Quote Originally Posted by DirtyB View Post
Quote Originally Posted by BeerAndPoker View Post
They host a file sharing site because they can make money and it's not illegal to do so.

I'm not saying you can avoid copyright material from being hosted on your servers but he personally wasn't uploading the stuff. With any file hosting site it's their responsibility to remove the material when reported. The problem is as soon as they delete a link someone else in the scene/warez industry just reuploads it. I know I've went to links to get a tv show and saw the file was taken down due to violating copyrights and TOS.
Read the emails in the indictment. They're pretty damning. The entire management team sends around links for Sopranos episodes and albums.

They had a power user affiliate program where you could earn money if files you uploaded got a lot of downloads. It was clear that the only way to earn real money was to upload popular movies, TV shows, and albums. In the emails they discuss giving out extra bounties for screener copies of specific top movies.

The basis of the indictment is a bunch of emails where the management team congratulates themselves on finding a "loophole" in the DMCA. The law says that when a copyright holder notifies the host of a violating file, the host has to delete the file, or make it unavailable to users. In order to save disk space, if multiple users uploaded the exact same file, they would only store it once, but give the users different links to it. Copyright holders would report infringing content by proving the URLs they found on forums or wherever. Megaupload would then disable the one link specified in the takedown request. They thought this complied with "making the file unavailable", when it clearly didn't. They had been informed that the file was illegal content, but still knowingly had other working URLs that provided access to the file.
Well if they management is doing that then clearly that is a problem. I'm not sure but I remember having a few different megaupload links for a file and when one went down the others did too. The software checked files by the actual byte size and time stamp of their creation so if someone renamed files on their server unless they used something different to compress the file to alter the size if the file was named 5 different times it would only store the first file yet when someone went to download it their service was sophisticated enough to name the file whatever the second guy uploaded it and the third,etc...

My biggest issue is the DOJ stepping in because the service got too big only to take out a few heavy hitters and put scare into smaller hosting sites yet many new services to host files have come out since. If they were smart the DOJ could find way better ways to combat internet piracy instead of cherry picking on the big sites.

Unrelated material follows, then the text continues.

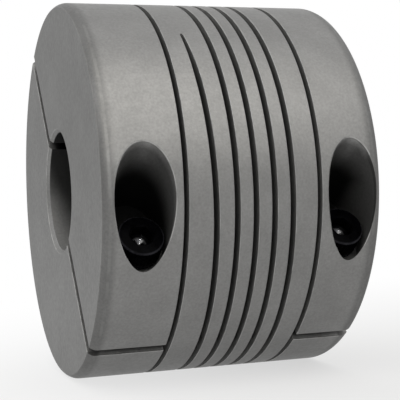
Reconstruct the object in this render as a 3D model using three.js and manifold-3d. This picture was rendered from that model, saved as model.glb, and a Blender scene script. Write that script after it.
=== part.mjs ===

Now I guess while it's a different case once the DOJ took out the big three poker sites they never came after Merge, Everleaf, Bovada,etc... While I'm a bit happy about that it still just proves how inconsistent they are and that isn't fair to others who were indicted. Of course it's all about the dollar amount to them but all these sites including the small ones were moving around money in what could be considered illegal or violating UIEGA prior to Black Friday.